Numerical simulation on transport behavior of gradated coarse particles in deep-sea vertical pipe transportation

Abstract

Flow pattern and hydrodynamic characteristics of coarse particles in deep-sea hydraulic lifting pipes are simulated using a numerical approach developed by combining the computational fluid dynamics method with a discrete element method in the Euler–Lagrange framework. This paper examines the effects of feed concentration, two-phase flow initial mixture velocity, and particle gradation on the dynamic characteristics of particles and flow pattern in the pipe by validating the rationality of numerical simulation. The results demonstrate that particles are distributed from the pipe center to the pipe wall, while the lift force causes more particles to be distributed in the pipe center.
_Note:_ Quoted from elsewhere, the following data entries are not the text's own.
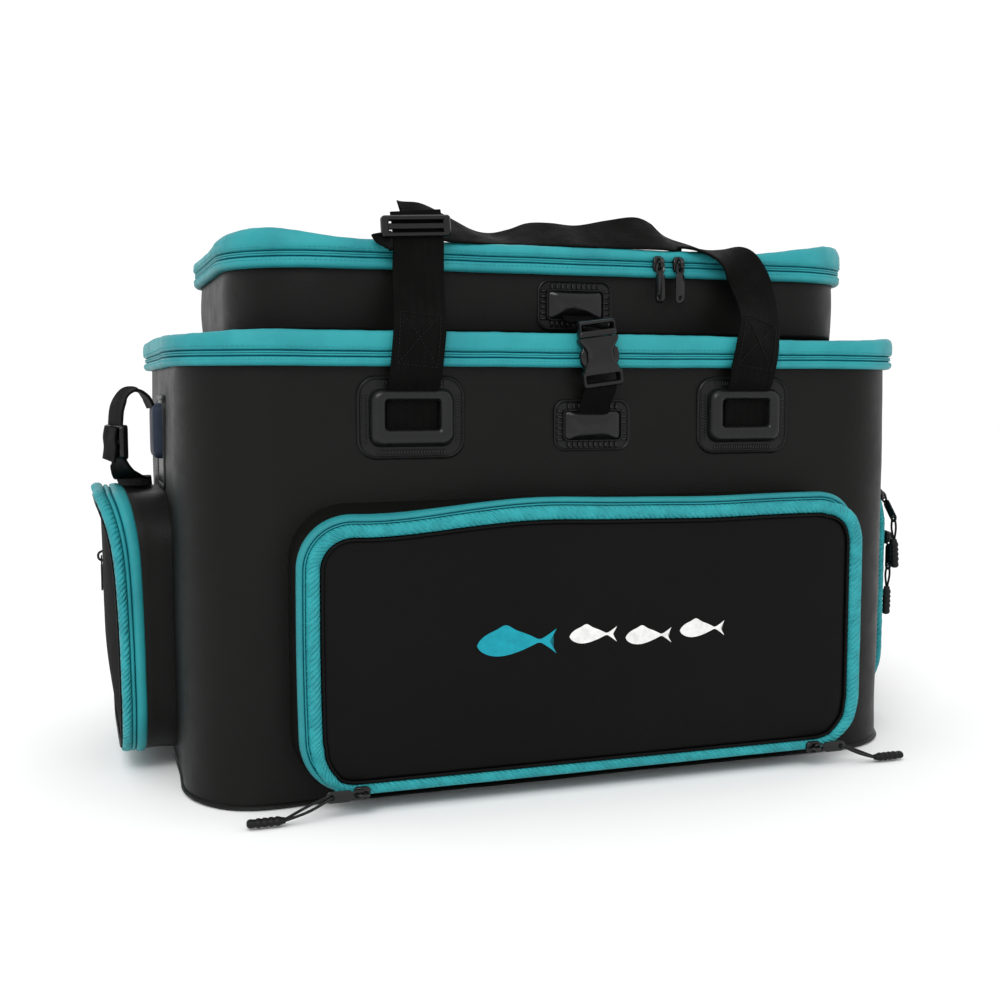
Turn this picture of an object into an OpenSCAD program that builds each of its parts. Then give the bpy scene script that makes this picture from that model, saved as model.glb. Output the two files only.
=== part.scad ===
// Two-storey welded tackle bag: a big zipped box with a smaller zipped bag buckled on its lid,
// a front pocket, two side pockets, two carrying handles and a shoulder strap.
// Origin: middle of the flat base. +X is the bag's right, +Z is up and the front faces -Y.

/* [Lower box] */
// Width of the lower box
body_w = 580; // [540:5:620]
// Depth of the lower box, front to back
body_d = 350; // [330:5:380]
// Radius of the four upright corners
corner_r = 66; // [50:1:75]
// Height at which the lower zipper parts the lid from the box
lower_split_z = 317; // [310:1:330]
// Thickness of the welded foam wall
wall_t = 4; // [3:0.5:6]
// Height of the drawn-in foot of the lower box
foot_h = 33; // [28:1:40]
// How far the foot is drawn in at the floor
foot_in = 10; // [6:1:12]

/* [Upper bag] */
// How far the upper bag stands in from the lower box on every side
step_in = 35; // [30:1:45]
// Sideways offset of the upper bag and the buckle
shift_x = 6; // [0:1:10]
// Height at which the upper zipper parts the lid from the bag
upper_split_z = 388.5; // [380:0.5:400]

/* [Zipper bands] */
// How far the coloured bands stand proud of the walls
band_proud = 7; // [5:0.5:9]
// Height of the lower band below its split
band_below = 8.5; // [7:0.5:10]
// Height of the upper band below its split
top_band_below = 10; // [8:0.5:12]
// Height of the lower lid's band above the split
lid_band_above = 16; // [14:0.5:18]
// Height of the upper lid's band above the split
top_band_above = 11; // [9:0.5:13]
// Height of half of the zipper coil
coil_half = 2.4; // [2:0.1:3]

/* [Front pocket] */
// Width of the front pocket
front_w = 441; // [420:1:460]
// Height of the front pocket
front_h = 199; // [180:1:205]
// Corner radius of the front pocket
front_r = 40; // [30:1:50]
// How far the front pocket stands out
front_out = 35; // [30:1:40]
// Height of the pockets' lower edge above the floor
pocket_z = 14.5; // [12:0.5:18]

/* [Side pockets] */
// Width of a side pocket, front to back
side_w = 172; // [150:1:180]
// Corner radius of a side pocket
side_r = 45; // [40:1:55]
// How far a side pocket stands out
side_out = 42; // [36:1:48]
// Distance of the side pockets' middle behind the bag's middle
side_y = 5; // [0:1:8]

/* [Webbing and handles] */
// Width of the handle webbing
handle_web_w = 38; // [36:1:40]
// Thickness of all webbing
web_t = 2.4; // [2:0.1:3]
// Distance of the handle legs from the middle
handle_leg_x = 132; // [125:1:140]
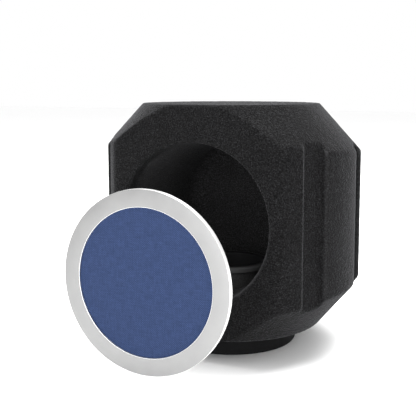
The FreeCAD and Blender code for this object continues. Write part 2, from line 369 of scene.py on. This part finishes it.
def add_piece(name, mesh, material, smooth=True):
    mesh.materials.clear()
    mesh.materials.append(material)
    mesh.polygons.foreach_set("use_smooth", [smooth] * len(mesh.polygons))
    piece = bpy.data.objects.new(name, mesh)
    bpy.context.scene.collection.objects.link(piece)
    return piece


def bake(piece):
    """Works the piece's modifiers into its mesh."""
    graph = bpy.context.evaluated_depsgraph_get()
    graph.update()
    mesh = bpy.data.meshes.new_from_object(piece.evaluated_get(graph))
    piece.modifiers.clear()
    piece.data = mesh


def softened_copy(node, name, material, voxel, smoothing):
    """A CAD solid's mesh in small even faces, with its sharp edges rubbed round."""
    piece = add_piece(name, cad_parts[node].data.copy(), material)
    remesh = piece.modifiers.new("remesh", "REMESH")
    remesh.mode = "VOXEL"
    remesh.voxel_size = voxel
    remesh.use_smooth_shade = True
    smooth = piece.modifiers.new("smooth", "SMOOTH")
    smooth.factor = 0.5
    smooth.iterations = smoothing
    bake(piece)
    return piece


def roughen(piece, size, height):
    lumps = bpy.data.textures.new(f"{piece.name}_lumps", "CLOUDS")
    lumps.noise_scale = size
    lumps.noise_depth = 2
    displace = piece.modifiers.new("lumps", "DISPLACE")
    displace.texture = lumps
    displace.texture_coords = "LOCAL"
    displace.strength = height
    displace.mid_level = 0.5
    bake(piece)


def vertex_vectors(collection, name):
    """One row of x, y, z per vertex."""
    values = np.zeros(len(collection) * 3)
    collection.foreach_get(name, values)
    return values.reshape(-1, 3)


def store(mesh, name, values):
    attribute = mesh.attributes.new(name, "FLOAT", "POINT")
    attribute.data.foreach_set("value", values.astype(np.float32))


def mark_edge_wear_and_highlight(piece):
    """Stores a mask of edge wear and painted highlight: 0 where the foam is flat, up to 1 at and
    beside a sharp outward edge. Edges that face down get less of the painted highlight, and the
    opening's lip, which gets painted highlight only, gets most where it faces up."""
    mesh = piece.data
    places = vertex_vectors(mesh.vertices, "co")
    normals = vertex_vectors(mesh.vertex_normals, "vector")
    ends = np.zeros(len(mesh.edges) * 2, int)
    mesh.edges.foreach_get("vertices", ends)
    ends = ends.reshape(-1, 2)
    neighbours = np.bincount(ends.ravel(), minlength=len(places))

    def neighbour_mean(values):
        total = np.zeros_like(values)
        np.add.at(total, ends[:, 0], values[ends[:, 1]])
        np.add.at(total, ends[:, 1], values[ends[:, 0]])
        share = neighbours if values.ndim == 1 else neighbours[:, None]
        return total / np.maximum(share, 1)

    bend = ((places - neighbour_mean(places)) * normals).sum(1)
    wear_and_highlight = np.clip((bend - WEAR_AND_HIGHLIGHT_FROM) / (WEAR_AND_HIGHLIGHT_FULLY - WEAR_AND_HIGHLIGHT_FROM), 0, 1)
    upward = normals[:, 2]
    # Painted highlight: edges facing up are kept paler than edges facing down.
    wear_and_highlight *= np.clip(0.45 + 1.2 * upward, 0, 1)
    wear_and_highlight = np.clip(np.maximum(wear_and_highlight, EDGE_SPREAD * neighbour_mean(wear_and_highlight)), 0, 1)
    x, y, z = places.T
    # The opening's lip gets painted highlight only, strongest where the lip faces up.
    on_lip = np.abs(np.hypot(x, z - OPENING_HEIGHT) - OPENING_RADIUS) < CAVITY_MARGIN
    on_lip &= y < CAVITY_MARGIN - FRONT_FACE
    wear_and_highlight = np.where(on_lip, np.clip(0.2 + 1.6 * upward, 0, 1), wear_and_highlight)
    store(mesh, "wear_and_highlight", wear_and_highlight)


def mark_cavity(piece):
    """Stores 1 at the vertices inside the cavity and 0 on the outside."""
    mesh = piece.data
    x, y, z = vertex_vectors(mesh.vertices, "co").T
    near_axis = np.hypot(x, z - OPENING_HEIGHT) < OPENING_RADIUS + CAVITY_MARGIN
    behind_lip = y > CAVITY_MARGIN - FRONT_FACE
    inside = near_axis & behind_lip
    store(mesh, "inside", inside)


def rounded(corners):
    """An outline with its corners rounded. corners: (x, y, radius), in order round the outline."""
    outline = []
    count = len(corners)
    for index, (x, y, radius) in enumerate(corners):
        corner = Vector((x, y))
        if radius == 0:
            outline.append(corner)
            continue
        before = (Vector(corners[index - 1][:2]) - corner).normalized()
        after = (Vector(corners[(index + 1) % count][:2]) - corner).normalized()
        half_angle = before.angle(after) / 2
        setback = radius / math.tan(half_angle)
        start, end = corner + before * setback, corner + after * setback
        for step in range(CORNER_STEPS + 1):
            share = step / CORNER_STEPS
            first = start.lerp(corner, share)
            second = corner.lerp(end, share)
            outline.append(first.lerp(second, share))
    return outline


def turned(name, corners, material, axis="Z"):
    """Turns an outline of (radius, height, corner radius) about the local Z or Y axis."""
    outline = rounded(corners)
    mesh = bpy.data.meshes.new(name)
    shape = bmesh.new()
    rings = []
    for step in range(TURN_STEPS):
        angle = 2 * math.pi * step / TURN_STEPS
        c, s = math.cos(angle), math.sin(angle)
        if axis == "Z":
            ring = [shape.verts.new((p.x * c, p.x * s, p.y)) for p in outline]
        else:
            ring = [shape.verts.new((p.x * s, p.y, p.x * c)) for p in outline]
        rings.append(ring)
    count = len(outline)
    for step in range(TURN_STEPS):
        here, there = rings[step], rings[(step + 1) % TURN_STEPS]
        for i in range(count):
            j = (i + 1) % count
            shape.faces.new((here[i], there[i], there[j], here[j]))
    bmesh.ops.recalc_face_normals(shape, faces=shape.faces)
    shape.to_mesh(mesh)
    shape.free()
    return add_piece(name, mesh, material)


def finish_piece(piece, node, body):
    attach(piece, body)
    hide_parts(node)


def make_foam_shell():
    foam = foam_material()
    piece = softened_copy("foam_shell", "foam_block", foam, FOAM_VOXEL, FOAM_SMOOTHING)
    mark_edge_wear_and_highlight(piece)
    mark_cavity(piece)
    roughen(piece, FOAM_LUMP_SIZE, FOAM_LUMP_HEIGHT)
    finish_piece(piece, "foam_shell", "shield")


def make_neck():
    low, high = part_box("neck_ring")
    radius = (high.x - low.x) / 2
    corners = (
        (COLLAR_TUBE, low.z, 0.5 * MM),
        (radius, low.z, 2.5 * MM),
        (radius, high.z, 0),
        (COLLAR_TUBE, high.z, 0),
    )
    piece = turned("neck_foam", corners, neck_material())
    finish_piece(piece, "neck_ring", "shield")


def make_collar():
    low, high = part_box("mic_collar")
    bead = (high.x - low.x) / 2
    under_bead = high.z - COLLAR_BEAD_HEIGHT
    corners = (
        (COLLAR_BORE, low.z, 1.5 * MM),
        (COLLAR_TUBE, low.z, 0.4 * MM),
        (COLLAR_TUBE, under_bead, 0.4 * MM),
        (bead, under_bead, 1.2 * MM),
        (bead, high.z, 2.2 * MM),
        (COLLAR_BORE, high.z, 1.8 * MM),
    )
    piece = turned("collar_rubber", corners, rubber_material())
    finish_piece(piece, "mic_collar", "shield")


def filter_place():
    """Centre of the pop filter's front face, its outer radius and its depth."""
    low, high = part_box("filter_front_ring")
    centre = Vector(((low.x + high.x) / 2, low.y, (low.z + high.z) / 2))
    return centre, (high.x - low.x) / 2, high.y - low.y


def make_front_ring(metal):
    centre, radius, depth = filter_place()
    hoop = radius - HOOP_THICKNESS
    lip = FILTER_BORE + LIP_THICKNESS
    corners = (
        (FILTER_BORE, 0, RING_EDGE),
        (radius, 0, RING_EDGE),
        (radius, depth, RING_EDGE),
        (hoop, depth, RING_EDGE),
        (hoop, FACE_THICKNESS, 0),
        (lip, FACE_THICKNESS, 0),
        (lip, LIP_DEPTH, 0),
        (FILTER_BORE, LIP_DEPTH, 0),
    )
    piece = turned("filter_face_ring", corners, metal, axis="Y")
    piece.location = centre
    finish_piece(piece, "filter_front_ring", "pop_filter")


def make_rear_ring(metal):
    centre, _, _ = filter_place()
    low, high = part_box("filter_rear_ring")
    radius = (high.x - low.x) / 2
    near, far = low.y - centre.y, high.y - centre.y
    corners = (
        (FILTER_BORE, near, RING_EDGE),
        (radius, near, RING_EDGE),
        (radius, far, RING_EDGE),
        (FILTER_BORE, far, RING_EDGE),
    )
    piece = turned("filter_back_ring", corners, metal, axis="Y")
    piece.location = centre
    finish_piece(piece, "filter_rear_ring", "pop_filter")


def make_cloth(node, name, material, sag):
    """A round stretched cloth. Inside the rings it sags by sag, with faint waves near the rim."""
    low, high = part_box(node)
    centre, _, _ = filter_place()
    radius = (high.x - low.x) / 2
    thickness = high.y - low.y
    middle = (low.y + high.y) / 2 - centre.y
    rings = 60
    mesh = bpy.data.meshes.new(name)
    shape = bmesh.new()
    hub = shape.verts.new((0, middle + sag, 0))
    rows = []
    for ring in range(1, rings + 1):
        r = radius * ring / rings
        free = max(0.0, 1 - (r / FILTER_BORE) ** 2)
        row = []
        for step in range(TURN_STEPS):
            angle = 2 * math.pi * step / TURN_STEPS
            wave = math.sin(9 * angle + 0.7) + 0.6 * math.sin(14 * angle + 2.1)
            y = middle + sag * free + 0.12 * sag * wave * free * (r / FILTER_BORE) ** 3
            row.append(shape.verts.new((r * math.sin(angle), y, r * math.cos(angle))))
        rows.append(row)
    for step in range(TURN_STEPS):
        following = (step + 1) % TURN_STEPS
        shape.faces.new((hub, rows[0][following], rows[0][step]))
        for inner, outer in zip(rows, rows[1:]):
            shape.faces.new((inner[step], inner[following], outer[following], outer[step]))
    bmesh.ops.recalc_face_normals(shape, faces=shape.faces)
    shape.to_mesh(mesh)
    shape.free()
    piece = add_piece(name, mesh, material)
    solidify = piece.modifiers.new("thickness", "SOLIDIFY")
    solidify.thickness = thickness * 0.9
    solidify.offset = 0
    bake(piece)
    piece.location = centre
    finish_piece(piece, node, "pop_filter")


def make_filter():
    _, outer_radius, _ = filter_place()
    metal = ring_material(outer_radius)
    make_front_ring(metal)
    make_rear_ring(metal)
    front_cloth, rear_cloth = front_cloth_material(), rear_cloth_material()
    make_cloth("filter_front_cloth", "front_cloth", front_cloth, 0.3 * MM)
    make_cloth("filter_rear_cloth", "rear_cloth", rear_cloth, -0.2 * MM)
    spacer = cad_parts["filter_spacer_ring"]
    spacer.data.materials.clear()
    spacer.data.materials.append(plastic_material())


# Stage, light and camera


def make_stage():
    mesh = bpy.data.meshes.new("studio_floor")
    half = 6.0
    corners = [(-half, -half, 0), (half, -half, 0), (half, half, 0), (-half, half, 0)]
    mesh.from_pydata(corners, [], [(0, 1, 2, 3)])
    floor = add_piece("studio_floor", mesh, floor_material(), smooth=False)
    floor.location.z = -0.2 * MM


def add_light(name, place, aim, size, power):
    light = bpy.data.lights.new(name, "AREA")
    light.shape = "RECTANGLE"
    light.size, light.size_y = size
    light.energy = power
    lamp = bpy.data.objects.new(name, light)
    lamp.location = place
    lamp.rotation_euler = (Vector(aim) - Vector(place)).to_track_quat("-Z", "Y").to_euler()
    bpy.context.scene.collection.objects.link(lamp)


def make_light():
    world = bpy.data.worlds.new("studio")
    world.use_nodes = True
    background = world.node_tree.nodes["Background"]
    background.inputs["Color"].default_value = (1.0, 1.0, 1.0, 1)
    background.inputs["Strength"].default_value = 1.0
    bpy.context.scene.world = world
    middle = (0, -0.05, 0.1)
    add_light("front", (0.15, -1.4, 0.25), middle, (0.8, 0.8), 15)
    add_light("top", (0.2, 0.4, 1.6), middle, (1.2, 1.2), 56)
    just_inside = (0, CAVITY_LIGHT_DEPTH - FRONT_FACE, OPENING_HEIGHT)
    add_light("cavity_fill", just_inside, (0, 0.05, 0.1), (0.09, 0.09), 0.068)


def make_camera():
    data = bpy.data.cameras.new("camera")
    data.lens = CAMERA_LENS
    data.shift_y = CAMERA_SHIFT
    camera = bpy.data.objects.new("camera", data)
    azimuth = math.radians(CAMERA_AZIMUTH)
    reach = CAMERA_DISTANCE
    camera.location = (reach * math.sin(azimuth), -reach * math.cos(azimuth), CAMERA_HEIGHT)
    camera.rotation_euler = (math.radians(90 - CAMERA_PITCH), 0, math.radians(CAMERA_HEADING))
    bpy.context.scene.collection.objects.link(camera)
    bpy.context.scene.camera = camera


bpy.context.scene.view_settings.view_transform = "Standard"
make_foam_shell()
make_neck()
make_collar()
make_filter()
make_stage()
make_light()
make_camera()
Moreover, greater inertia makes large particles more concentrated in the center. Particle-induced turbulence modifies the lift force and causes particles to move from the pipe center to its wall. Due to the increasing trend of lift force, particles gather toward the center of the pipe at an increasing pace as the initial velocity increases. The greater the feed concentration, the more particles disperse toward the pipe wall due to the violent momentum exchange caused by the high concentration and the significantly altered lift force caused by the high turbulent kinetic energy resulting from a high concentration. From the particle gradation 1:1:1 to 1:6:1, the pressure drop decreases gradually as the reduction in small particles decreases the number of particles near the wall, and the frictional energy loss between the particles and the pipe wall decreases.